Testosterone supplementation probably hasn’t contributed meaningfully to the falling US birth rate; experts say the decline in births likely has more to do with social changes, like rising women’s education, than with changes in sperm count.
Still, the popularity of testosterone therapy has led to some bizarre collisions of priorities. Looksmaxxing influencer Felix van der Heiden, for example, discovered the impact of his testosterone usage when he tried to participate in a “sperm race” hosted by a Silicon Valley men’s fertility startup. “Everything’s dead,” he told the New York Times, of the semen sample he provided. “Just rotten inside.”
Looksmaxxers are seeking a new masculine ideal
It’s surprising to hear someone steeped in a hypermasculine online subculture casually admit that his sperm are “rotten.” After all, having lots of kids isn’t just theoretically important to manosphere influencers and their ilk; manosphere-adjacent figures like Elon Musk have walked the walk by fathering large numbers of offspring. And sperm themselves have long been a symbol of sexual potency, as anyone who’s watched Beavis and Butthead could tell you.
But for some male-dominated subcultures, masculinity has become totally separate from reproduction, Foster, the sociology professor, said. “There’s this kind of separate conversation men are having, divorced from fatherhood, divorced from marriage, that is more about sexual conquest and virility, and that conversation is almost by default unconcerned with fertility.”
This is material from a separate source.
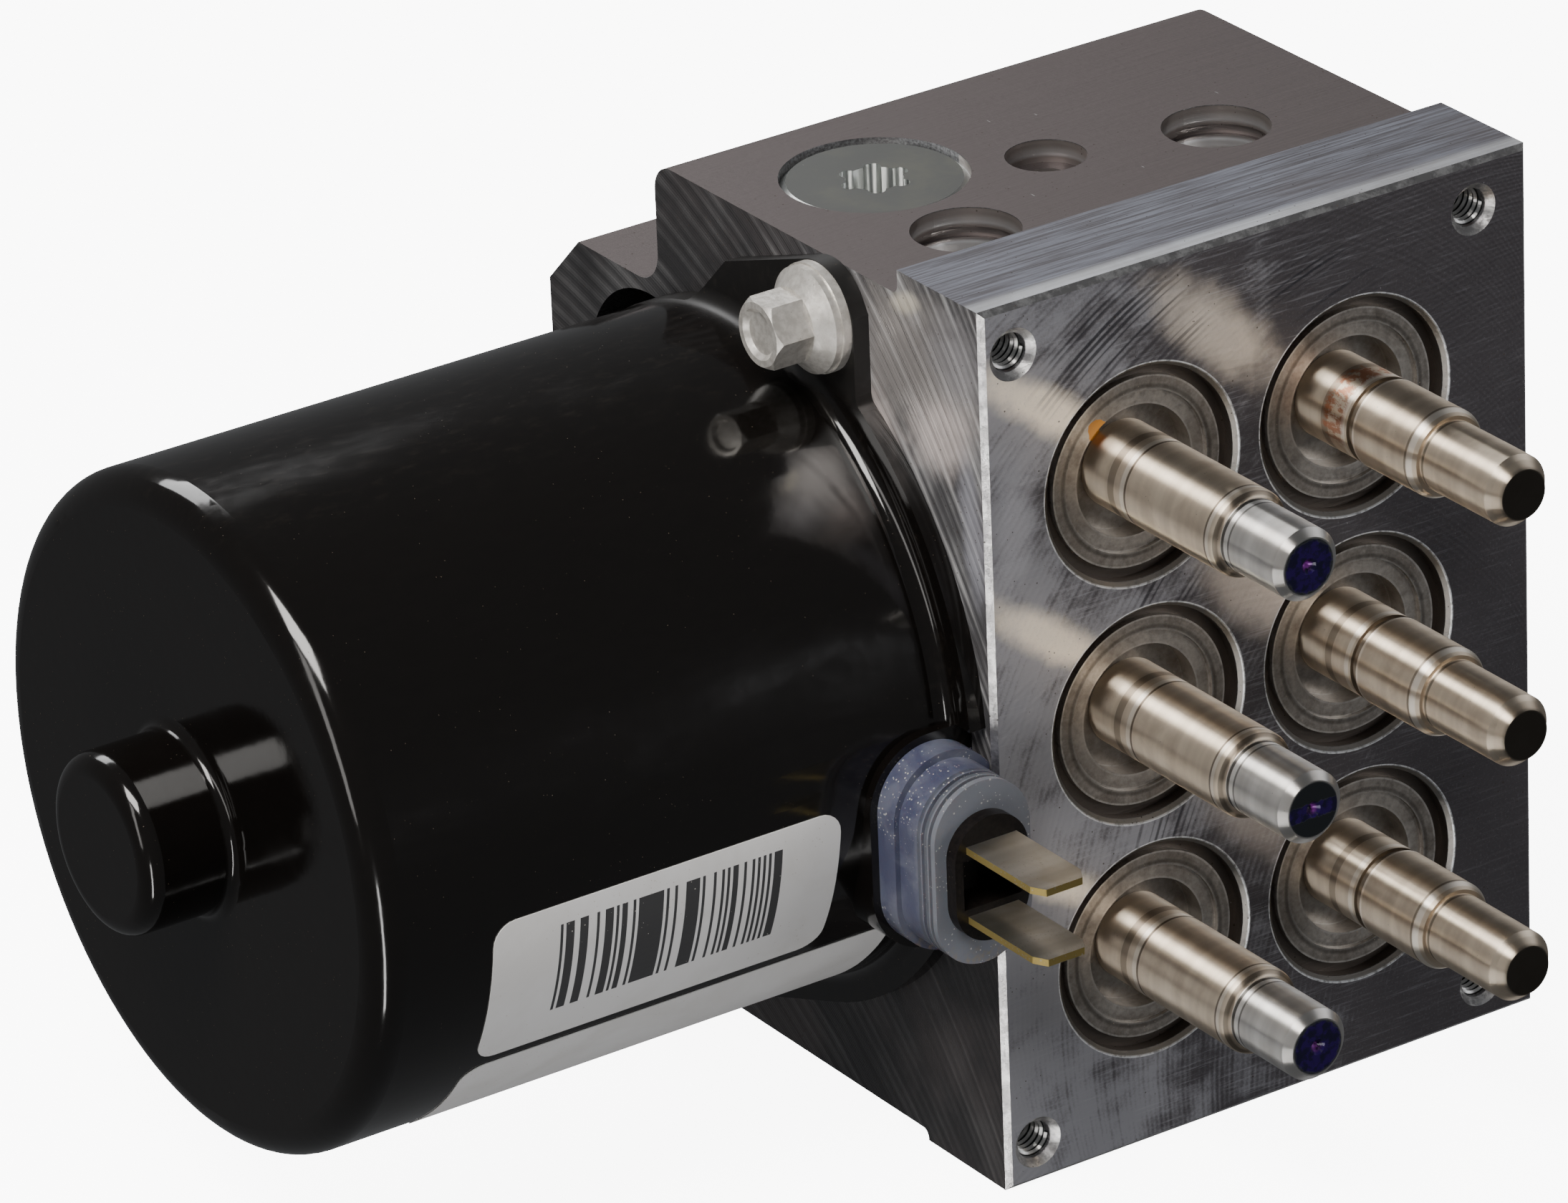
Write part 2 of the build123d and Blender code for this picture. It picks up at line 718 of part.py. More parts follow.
def make_rotor():
    rear_end = boss_reach - can_wall - shaft_end_gap
    front_end = chamber_depth - shaft_front_gap
    shaft = drilled(bearing_bore_radius, -front_end, rear_end)
    journal = drilled(eccentric_radius, -pump_x - eccentric_width / 2, -pump_x + eccentric_width / 2)
    journal = Pos(0, eccentric_offset, 0) * journal
    save("motor_shaft", on_motor_axis(shaft + journal))
    roller = drilled(roller_ring_radius, -pump_x - eccentric_width / 2, -pump_x + eccentric_width / 2)
    roller = Pos(0, eccentric_offset, 0) * roller - journal
    save("eccentric_bearing", on_motor_axis(roller))

    core_end = rotor_core_start + rotor_core_length
    core = drilled(rotor_core_radius, rotor_core_start, core_end)
    core -= drilled(bearing_bore_radius, rotor_core_start, core_end)
    slot_depth = rotor_core_radius - rotor_slot_bottom_radius
    bar_depth = winding_outer_radius - rotor_slot_bottom_radius - winding_clearance
    bars = []
    for step in range(rotor_slot_count):
        turn = Rot(360 * step / rotor_slot_count, 0, 0)
        slot_middle = rotor_slot_bottom_radius + slot_depth / 2
        core -= turn * Pos(rotor_core_start + rotor_core_length / 2, 0, slot_middle) * Box(
            rotor_core_length, rotor_slot_width, slot_depth + air_gap)
        bar_middle = rotor_slot_bottom_radius + winding_clearance + bar_depth / 2
        bars.append(turn * Pos(rotor_core_start + rotor_core_length / 2, 0, bar_middle) * Box(
            rotor_core_length + winding_clearance, rotor_slot_width - 2 * winding_clearance, bar_depth))
    save("rotor_core", on_motor_axis(core))

    coils = []
    for start, rounded in ((rotor_core_start - winding_overhang, rotor_core_start - winding_overhang),
                           (core_end, core_end + winding_overhang)):
        coils.append(turned([
            (start, winding_inner_radius),
            (start, winding_outer_radius),
            (start + winding_overhang, winding_outer_radius),
            (start + winding_overhang, winding_inner_radius),
        ], [((rounded, winding_outer_radius), winding_overhang / 2)]))
    windings = coils[0] + coils[1]
    for bar in bars:
        windings += bar
    save("rotor_windings", on_motor_axis(windings))

    segments = drilled(commutator_radius, commutator_start, commutator_start + commutator_length)
    segments -= drilled(bearing_bore_radius, commutator_start, commutator_start + commutator_length)
    save("commutator", on_motor_axis(segments))


def make_terminal():
    can_inside = Pos(motor_side, motor_axis_y, 0) * drilled(can_inner_radius, -can_length, can_length)
    can_room = Pos(motor_side, motor_axis_y, 0) * drilled(
        can_inner_radius - grommet_lip_thickness, -can_length, can_length)
    collar_face_y = grommet_face_y - grommet_collar_length
    pad = obround(grommet_width, grommet_height, grommet_face_y, opening_lip_y)
    collar = obround(grommet_collar_width, grommet_collar_height, collar_face_y, grommet_face_y)
    neck = open_notch(grommet_neck_width, grommet_neck_height, opening_lip_y, motor_axis_y) - can_room
    lip = (obround(grommet_width, grommet_height, grommet_face_y, motor_axis_y) & can_inside) - can_room
    grommet = pad + collar + neck + lip
    end_plate = Pos(motor_side, motor_axis_y, 0) * drilled(can_inner_radius, -end_plate_thickness, 0)
    grommet -= end_plate
    grommet -= beside_can()
    grommet -= obround(insert_width, insert_height, insert_face_y, motor_axis_y)
    for rib in (1, 2):
        groove_y = collar_face_y + rib * grommet_rib_pitch
        outer = obround(grommet_width, grommet_height, groove_y - grommet_rib_groove, groove_y)
        core = obround(grommet_collar_width - 2 * grommet_rib_groove,
                       grommet_collar_height - 2 * grommet_rib_groove, groove_y - grommet_rib_groove, groove_y)
        grommet -= outer - core
    save("terminal_grommet", grommet)

    insert = obround(insert_width, insert_height, insert_face_y, insert_inner_y) - end_plate
    terminal_centre = Pos(motor_side - terminal_x, 0, terminal_z)
    insert -= terminal_centre * Pos(0, insert_face_y + insert_window_depth / 2, 0) * Box(
        insert_window_width, insert_window_depth, insert_window_height)
    blades = []
    tip_y = insert_face_y - blade_reach
    for turn in (1, -1):
        outline = Polyline(
            (-blade_width / 2, blade_inner_y),
            (-blade_width / 2, tip_y + blade_tip_chamfer_length),
            (-blade_width / 2 + blade_tip_chamfer, tip_y),
            (blade_width / 2 - blade_tip_chamfer, tip_y),
            (blade_width / 2, tip_y + blade_tip_chamfer_length),
            (blade_width / 2, blade_inner_y),
            close=True)
        blade = extrude(make_face(outline), blade_thickness / 2, both=True)
        blade = terminal_centre * Pos(0, 0, turn * blade_pitch / 2) * blade
        blades.append(blade)
        insert -= blade
    save("terminal_insert", insert)
    save("terminal_blades", Compound(children=blades))


def make_pump():
    up = Rot(0, -90, 0)
    centre = Pos(pump_centre_x, motor_axis_y, 0)
    head_bottom = plug_top - plug_head_thickness
    plug = turned([
        (plug_skirt_z, 0),
        (plug_skirt_z, pump_bore_radius),
        (head_bottom, pump_bore_radius),
        (head_bottom, plug_radius),
        (plug_top - plug_chamfer, plug_radius),
        (plug_top, plug_radius - plug_chamfer),
        (plug_top, 0),
    ])
    plug = centre * (up * plug)
    socket = Circle(plug_socket_radius)
    for lobe in range(6):
        socket += Rot(0, 0, 60 * lobe) * (Pos(plug_socket_radius, 0) * Circle(plug_lobe_radius))
    plug -= centre * (Pos(0, 0, plug_top) * extrude(socket, -plug_socket_depth))
    save("pump_plugs", Compound(children=[plug, mirror(plug, Plane.XY)]))

    piston = turned([
        (piston_rest, 0),
        (piston_rest, piston_radius),
        (piston_rest + piston_length, piston_radius),
        (piston_rest + piston_length, piston_spigot_radius),
        (piston_rest + piston_length + piston_spigot_length, piston_spigot_radius),
        (piston_rest + piston_length + piston_spigot_length, 0),
    ])
    piston = centre * (up * piston)
    spring_start = piston_rest + piston_length
    spring = coil(pump_spring_radius, pump_spring_wire, plug_skirt_z - spring_start, 3)
    spring = centre * (Pos(0, 0, spring_start) * spring)
    save("pump_piston_top", piston)
    save("pump_piston_bottom", mirror(piston, Plane.XY))
    save("pump_spring_top", spring)
    save("pump_spring_bottom", mirror(spring, Plane.XY))


def make_accumulators():
    floor_y = ledge_depth - accumulator_depth
    piston_y = floor_y + accumulator_end_gap
    cup_y = piston_y + accumulator_piston_length - accumulator_piston_cup
    cover_back_y = ledge_depth - accumulator_cover_below_face
    cover_y = cover_back_y - accumulator_cover_thickness
    piston = turned([
        (piston_y, 0),
        (piston_y, accumulator_radius - guide_clearance),
        (piston_y + accumulator_piston_length, accumulator_radius - guide_clearance),
        (piston_y + accumulator_piston_length, accumulator_cup_radius),
        (cup_y, accumulator_cup_radius),
        (cup_y, 0),
    ])
    cover = turned([
        (cover_y, 0),
        (cover_y, accumulator_radius),
        (cover_back_y, accumulator_radius),
        (cover_back_y, accumulator_cover_dish_radius + accumulator_cover_dish / 2),
        (cover_back_y - accumulator_cover_dish, accumulator_cover_dish_radius),
        (cover_back_y - accumulator_cover_dish, 0),
    ])
    spring = coil(accumulator_spring_radius, accumulator_spring_wire, cover_y - cup_y, 4)
    spring = Pos(0, cup_y, 0) * (Rot(-90, 0, 0) * spring)
    covers = []
    for name, turn in (("upper", 1), ("lower", -1)):
        place = Pos(motor_side + accumulator_x, 0, turn * accumulator_offset_z)
        save(f"accumulator_piston_{name}", place * (Rot(0, 0, 90) * piston))
        save(f"accumulator_spring_{name}", place * spring)
        covers.append(place * (Rot(0, 0, 90) * cover))
    save("accumulator_covers", Compound(children=covers))


def valve_body(stem_points, bore_points):
    """Steel valve body: stepped outside, collar with a step, and a well round the stem."""
    outside = [
        (collar_depth + collar_step_drop, well_radius),
        (collar_depth + collar_step_drop, collar_step_radius),
        (collar_depth, collar_step_radius),
        (collar_depth, collar_radius),
        (collar_seat_depth, collar_radius),
        (collar_seat_depth, valve_body_radius),
        (valve_body_depth, valve_body_radius),
        (valve_body_depth, valve_nose_radius),
        (valve_nose_depth, valve_nose_radius),
        (valve_nose_depth, seat_hole_radius),
        (seat_depth, seat_hole_radius),
    ]
    return turned(outside + bore_points + stem_points + [(well_depth, well_radius)])


def make_outlet_valves():
    """Normally closed valves: the armature sits inside the sleeve, under a fixed core whose outer
    end shows at the tip, and moves outwards."""
    armature_radius = core_radius - guide_clearance
    bore_end = seat_depth - rod_radius
    body = valve_body(
        [(stem_seat_depth, sleeve_radius), (well_depth, sleeve_radius)],
        [(seat_depth, rod_radius + 2 * guide_clearance), (bore_end, rod_radius + 2 * guide_clearance),
         (bore_end, core_radius), (stem_seat_depth, core_radius)])
    sleeve = turned([
        (stem_seat_depth, core_radius),
        (stem_seat_depth, sleeve_radius),
        (-sleeve_reach, sleeve_radius),
        (-sleeve_reach, core_radius),
    ], [((-sleeve_reach, sleeve_radius), sleeve_end_round)])
    core = turned([
        (-stem_reach, centre_mark_radius),
        (-stem_reach, core_end_radius),
        (-stem_reach + core_end_chamfer, core_radius),
        (-core_inner_reach, core_radius),
        (-core_inner_reach, spring_pocket_radius),
        (-core_inner_reach - spring_pocket_length, spring_pocket_radius),
        (-core_inner_reach - spring_pocket_length, 0),
        (-stem_reach + centre_mark_depth, 0),
    ])
    armature_top = -core_inner_reach + valve_stroke + stroke_spare
    armature_end = bore_end - valve_stroke - stroke_spare
    armature = turned([
        (armature_top, 0),
        (armature_top, armature_radius),
        (armature_end, armature_radius),
        (armature_end, rod_radius),
        (seat_depth - guide_clearance, rod_radius),
        (seat_depth - guide_clearance, 0),
    ])
    spring_start = -core_inner_reach - spring_pocket_length
    spring = coil(valve_spring_radius, valve_spring_wire, armature_top - spring_start, 3)
    spring = Pos(spring_start, 0, 0) * (Rot(0, 90, 0) * spring)
    for name, z in rows.items():
        pieces = {"body": body, "sleeve": sleeve, "core": core, "armature": armature, "spring": spring}
        for kind, piece in pieces.items():
            save(f"outlet_valve_{name}_{kind}", into_face(piece, outlet_x, z))


def make_inlet_valves():
    """Normally open valves: the armature sits in the closed tip of the shell and moves inwards,
    with a rod through the pole that is in one piece with the valve body."""
    pole_radius = shell_neck_radius - shell_wall
    tip_bore = shell_tip_radius - shell_wall
    rod_bore = rod_radius + 2 * guide_clearance
    body = valve_body(
        [(stem_seat_depth, pole_radius), (stem_seat_depth, shell_neck_radius), (well_depth, shell_neck_radius)],
        [(seat_depth, rod_bore), (spring_pocket_length - pole_reach, rod_bore),
         (spring_pocket_length - pole_reach, spring_pocket_radius), (-pole_reach, spring_pocket_radius),
         (-pole_reach, pole_radius)])
    groove_end = shell_groove_reach + shell_groove_width
    shoulder_end = shell_shoulder_reach + shell_shoulder_length
    crown_start = stem_reach - 2 * shell_tip_chamfer
    chamfer_start = crown_start - shell_tip_chamfer
    shell = turned([
        (stem_seat_depth, pole_radius),
        (stem_seat_depth, shell_neck_radius),
        (-shell_groove_reach, shell_neck_radius),
        (-shell_groove_reach, shell_groove_radius),
        (-groove_end, shell_groove_radius),
        (-groove_end - (shell_radius - shell_groove_radius) / 2, shell_radius),
        (-shell_shoulder_reach, shell_radius),
        (-shoulder_end, shell_shoulder_radius),
        (-shoulder_end, shell_tip_radius),
        (-chamfer_start, shell_tip_radius),
        (-crown_start, shell_tip_radius - shell_tip_chamfer),
        (-stem_reach, shell_crown_radius),
        (-stem_reach, 0),
        (-stem_reach + shell_end_wall, 0),
        (-stem_reach + shell_end_wall, tip_bore),
        (-pole_reach, tip_bore),
        (-pole_reach, pole_radius),
    ])
    armature_inner = -pole_reach - valve_stroke - stroke_spare
    armature_outer = -stem_reach + shell_end_wall + stroke_spare
    rod_end = seat_depth - valve_stroke - stroke_spare
    armature = turned([
        (armature_outer, 0),
        (armature_outer, tip_bore - guide_clearance),
        (armature_inner, tip_bore - guide_clearance),
        (armature_inner, rod_radius),
        (rod_end, rod_radius),
        (rod_end, 0),
    ])
    spring_end = spring_pocket_length - pole_reach
    spring = coil(valve_spring_radius, valve_spring_wire, spring_end - armature_inner, 3)
    spring = Pos(armature_inner, 0, 0) * (Rot(0, 90, 0) * spring)
    for name, z in rows.items():
        pieces = {"body": body, "shell": shell, "armature": armature, "spring": spring}
        for kind, piece in pieces.items():
            save(f"inlet_valve_{name}_{kind}", into_face(piece, inlet_x, z))


os.makedirs("parts", exist_ok=True)
make_valve_block()
make_motor_can()
make_motor_end_plate()
make_motor_bolts()
make_motor_seal()
make_field_magnets()
make_brush_gear()
make_rear_bush()
make_front_bearing()
make_rotor()
make_terminal()
make_pump()
make_accumulators()
make_outlet_valves()
make_inlet_valves()
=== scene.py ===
import json
from math import cos, pi, radians, sin

import bmesh
import bpy
from mathutils import Matrix, Vector


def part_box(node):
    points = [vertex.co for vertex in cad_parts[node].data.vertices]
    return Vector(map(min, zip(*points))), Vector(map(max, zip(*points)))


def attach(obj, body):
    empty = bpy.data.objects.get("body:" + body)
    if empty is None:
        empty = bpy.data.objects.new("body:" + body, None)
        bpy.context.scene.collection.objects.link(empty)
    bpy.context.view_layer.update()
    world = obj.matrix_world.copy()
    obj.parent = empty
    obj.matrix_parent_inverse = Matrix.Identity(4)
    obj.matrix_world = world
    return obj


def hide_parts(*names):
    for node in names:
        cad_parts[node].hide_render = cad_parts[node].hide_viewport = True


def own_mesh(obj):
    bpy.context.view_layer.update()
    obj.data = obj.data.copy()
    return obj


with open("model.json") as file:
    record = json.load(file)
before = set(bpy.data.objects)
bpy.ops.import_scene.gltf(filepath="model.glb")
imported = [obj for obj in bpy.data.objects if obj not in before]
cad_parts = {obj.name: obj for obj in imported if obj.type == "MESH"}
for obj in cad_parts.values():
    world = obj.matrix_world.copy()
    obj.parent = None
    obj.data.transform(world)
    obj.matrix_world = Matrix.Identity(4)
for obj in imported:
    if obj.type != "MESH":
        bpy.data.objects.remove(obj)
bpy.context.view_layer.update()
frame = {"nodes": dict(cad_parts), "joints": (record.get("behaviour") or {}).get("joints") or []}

mm = 0.001
nodes = frame["nodes"]

# driving sizes in mm, most of them read from the frame
motorJoint = next(joint for joint in frame["joints"] if joint["name"] == "rotor_spin")
motorSideX, motorAxisY = (round(part / mm, 3) for part in motorJoint["pos_m"][:2])
coreLow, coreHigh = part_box("outlet_valve_upper_core")
stemTipY = round(coreLow[1] / mm, 3)
valvePitch = round((coreLow[2] + coreHigh[2]) / 2 / mm, 3)
canRadius = 37.0


# small helpers for node trees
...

In some cases, the conversation even becomes divorced from sex. Clavicular, for example, told the Times that knowing he could have sex with a woman is in some ways better than actually doing so. “It’s a big time-saver,” he said.
For a certain segment of looksmaxxers, and manosphere adherents more broadly, there’s a sense that “we’re not doing this for women,” Foster said. “We’re doing this for men, and to show other men how powerful or competent we may be.”
There’s always been an element of male competition in male-dominated online spaces — the pickup artists of the aughts, for example, were often trying to beat one another at the game of seducing women. But there’s something especially extreme about a masculinist ethos that demands aesthetic perfection above all else — and that’s willing to destroy the very gametes that carry the Y chromosome in order to achieve it.
There are, of course, plenty of problems with traditional masculinity — I don’t mean to endorse the idea that you need to have a lot of kids, or have a high sperm count, or have sex with women, in order to be a man. But we’ve had centuries to learn about masculinity in America, and decades of practice helping boys and men navigate it in a healthy way.
Now something new is on the horizon. Young men, and everyone who interacts with them, will need new tools to deal with it.